2. Prompt: the writing prompt, which can be base prompt - states the entire task in direct and simple terms, framed prompt -presents the frame to interpret the task, and text-based - presents a text to respond or use in their writing.

3. Expected response: description of what the teacher intends students to do with the task.

4. Post-task evaluation: assessing the effectiveness of the writing task.

Some relevant issues in writing assessment are the following.

Time allocation. This is how much time is allowed for the sttudent to complete the task.

Process versus Product. More value has been given to the process of writing, so the process approach, such as working with a portfolio that includes all drafts, is suggested.

Use of Technology. The use of technology allows grammar and spelling checkers, which could plasce students with no access to technology in a disadvantage, so be consistent with all students.

Topic restriction. Some teachers provide a list of topics for students to select one, which allows them to write about what they like and know, while limiting to one topic does not produce variance in scores. It is recommended to select topics of same genre and rhetorical pattern.



READING: FACTORS THAT AFFECT IT

Towards the insights that any language teacher may reflect upon reading, I have chosen to briefly comment on three factors that may affect this interactive skill.
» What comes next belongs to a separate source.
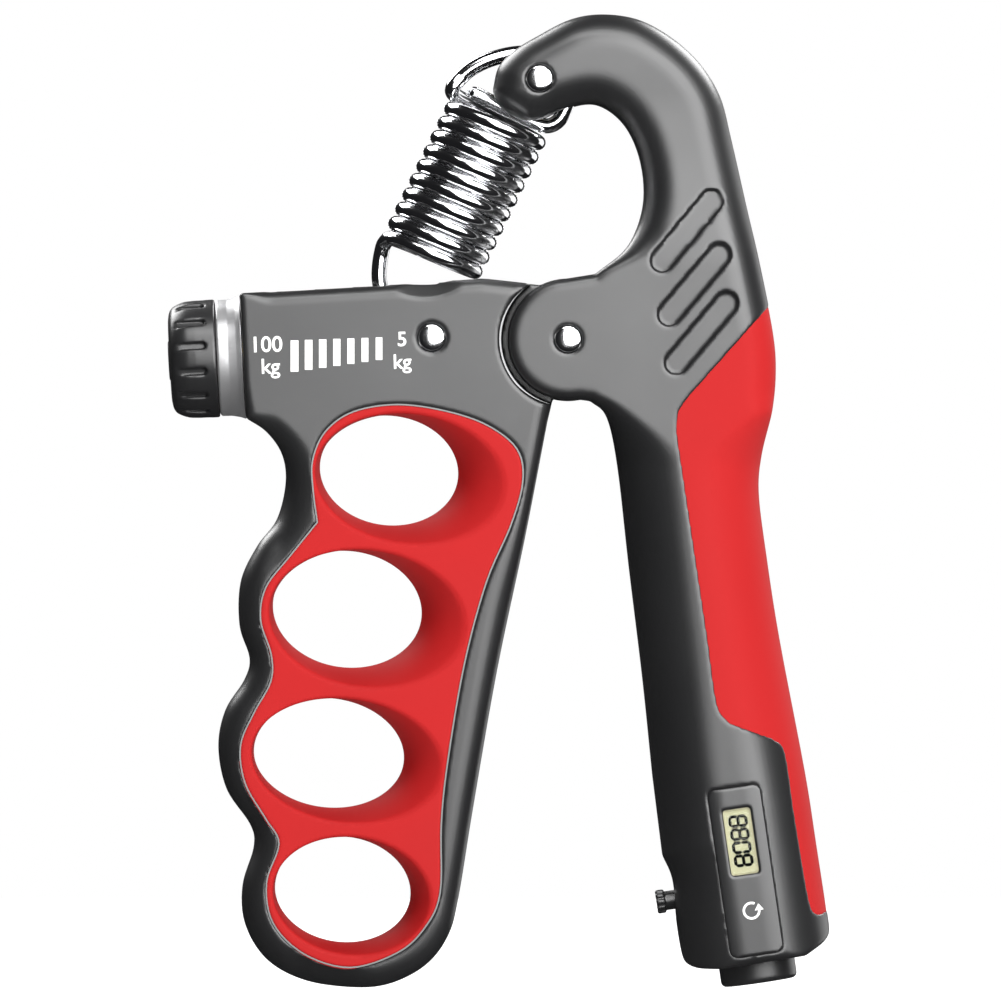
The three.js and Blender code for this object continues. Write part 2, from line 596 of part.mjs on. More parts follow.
// ---- Main spring, in world coordinates ----
function springPieces() {
  const bottom = new THREE.Vector3(COIL_BOTTOM[0], 0, COIL_BOTTOM[1]);
  const top = new THREE.Vector3(COIL_TOP[0], 0, COIL_TOP[1]);
  const along = top.clone().sub(bottom).normalize();
  const across = new THREE.Vector3(along.z, 0, -along.x);
  const deep = new THREE.Vector3(0, 1, 0);
  // The coil starts on its left side, in the handles' middle plane.
  const coil = (turn) => bottom.clone()
    .lerp(top, turn / COIL_TURNS)
    .addScaledVector(across, -COIL_RADIUS * Math.cos(2 * Math.PI * turn))
    .addScaledVector(deep, -COIL_RADIUS * Math.sin(2 * Math.PI * turn));
  const coilPoints = (from, to) => {
    const count = Math.round((to - from) * 10);
    return Array.from({ length: count + 1 }, (_, i) => coil(from + ((to - from) * i) / count));
  };
  const spot = ([x, z]) => new THREE.Vector3(x, 0, z);
  const hookRadius = 3.4;
  const hook = Array.from({ length: 9 }, (_, i) => {
    const turn = THREE.MathUtils.degToRad(30 - (i * 210) / 8);
    return spot([
      CARRIAGE_PIN[0] + hookRadius * Math.cos(turn),
      CARRIAGE_PIN[1] + hookRadius * Math.sin(turn),
    ]);
  });
  const leg = [[-20, 121.2], [-20.1, 124.2]].map(spot);
  const loop = [
    [-7.9, 152.2], [-6.2, 154.9], [-3.3, 156.9], [0.6, 158.3], [4.4, 158.8], [8.6, 158.4],
    [11.4, 155.8], [11.9, 152.2], [11.2, 149.2], [9.9, 147.1], [7.9, 146.4], [5.2, 147.4],
    [-4.2, 151.9],
  ].map(spot);
  const third = COIL_TURNS / 3;
  const gap = 0.03; // part of a turn between two lengths of the coil
  const section = (name, points, steps) =>
    meshOf(name, wire(points, WIRE, { steps, sides: 6 }), CHROME);
  return [
    section("spring_lower", [...hook, ...leg, ...coilPoints(0.04, third - gap)], 62),
    section("spring_middle", coilPoints(third, 2 * third - gap), 40),
    section("spring_upper", [...coilPoints(2 * third, COIL_TURNS + 0.6), ...loop], 92),
  ];
}

const anchorBush = meshOf("anchor_bush", cut(
  rod(ANCHOR, 3.2, -1.5, 1.5),
  rod(ANCHOR, PIN_RADIUS + GAP, -5, 5),
), NYLON);

const dynamometer = new THREE.Group();
dynamometer.add(
  ...palmHandle(),
  ...fingerHandle(),
  frameGroup(BARREL_FRAME, ...barrelParts(), ...knobParts(), ...carriageParts()),
  frameGroup(FOOT_FRAME, ...counterParts(), plungerParts(), ...resetParts()),
  anchorBush,
  ...springPieces(),
);

export default dynamometer;
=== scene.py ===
"""Adjustable hand dynamometer: the looks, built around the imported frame. Lengths are in mm until a
mesh is made, and MM turns them into metres."""
import itertools
import math

import bpy
import numpy as np
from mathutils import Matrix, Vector


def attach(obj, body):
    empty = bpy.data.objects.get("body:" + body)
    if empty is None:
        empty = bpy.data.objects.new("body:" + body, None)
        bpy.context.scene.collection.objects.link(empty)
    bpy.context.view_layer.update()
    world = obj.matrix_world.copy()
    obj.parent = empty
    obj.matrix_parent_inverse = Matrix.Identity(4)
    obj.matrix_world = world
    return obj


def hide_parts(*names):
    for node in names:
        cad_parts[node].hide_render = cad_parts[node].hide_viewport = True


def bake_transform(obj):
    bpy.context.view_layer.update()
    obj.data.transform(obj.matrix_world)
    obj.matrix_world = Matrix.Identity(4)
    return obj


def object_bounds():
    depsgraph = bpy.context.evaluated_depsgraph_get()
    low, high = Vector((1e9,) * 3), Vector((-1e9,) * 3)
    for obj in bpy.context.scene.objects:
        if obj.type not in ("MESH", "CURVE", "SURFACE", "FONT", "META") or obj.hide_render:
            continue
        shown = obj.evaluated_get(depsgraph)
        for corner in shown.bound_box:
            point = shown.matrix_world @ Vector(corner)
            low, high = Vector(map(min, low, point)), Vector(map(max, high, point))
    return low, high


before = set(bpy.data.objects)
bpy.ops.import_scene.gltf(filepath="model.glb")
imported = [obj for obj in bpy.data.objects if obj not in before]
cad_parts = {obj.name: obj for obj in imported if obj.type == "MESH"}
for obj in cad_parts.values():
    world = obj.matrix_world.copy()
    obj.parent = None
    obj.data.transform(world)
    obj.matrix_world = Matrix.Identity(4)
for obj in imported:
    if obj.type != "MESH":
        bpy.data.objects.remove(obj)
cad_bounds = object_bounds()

MM = 0.001
STEP = 0.38  # grid spacing of the moulded shells
FINE = 0.24  # grid spacing of small moulded pieces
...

These factors are the following.

1. The metacognitive knowledge.
Any person may take a reading and analyze it from top to bottom - the process whole texts, from the largest parts to the smallest ones- or bottom-up - the recognition of letters, words, and sentences - or both at the same time.

2. The schemata.
Readers bring background knowledge - schemata - which is constantly incorporating with knew information. The degree of differences between the native language of the learner and the target language, includes all cultural differences involved.

3. The proficiency.
Reading skills that have already been acquired by the individuals in their native language are going to be transfered to process the texts.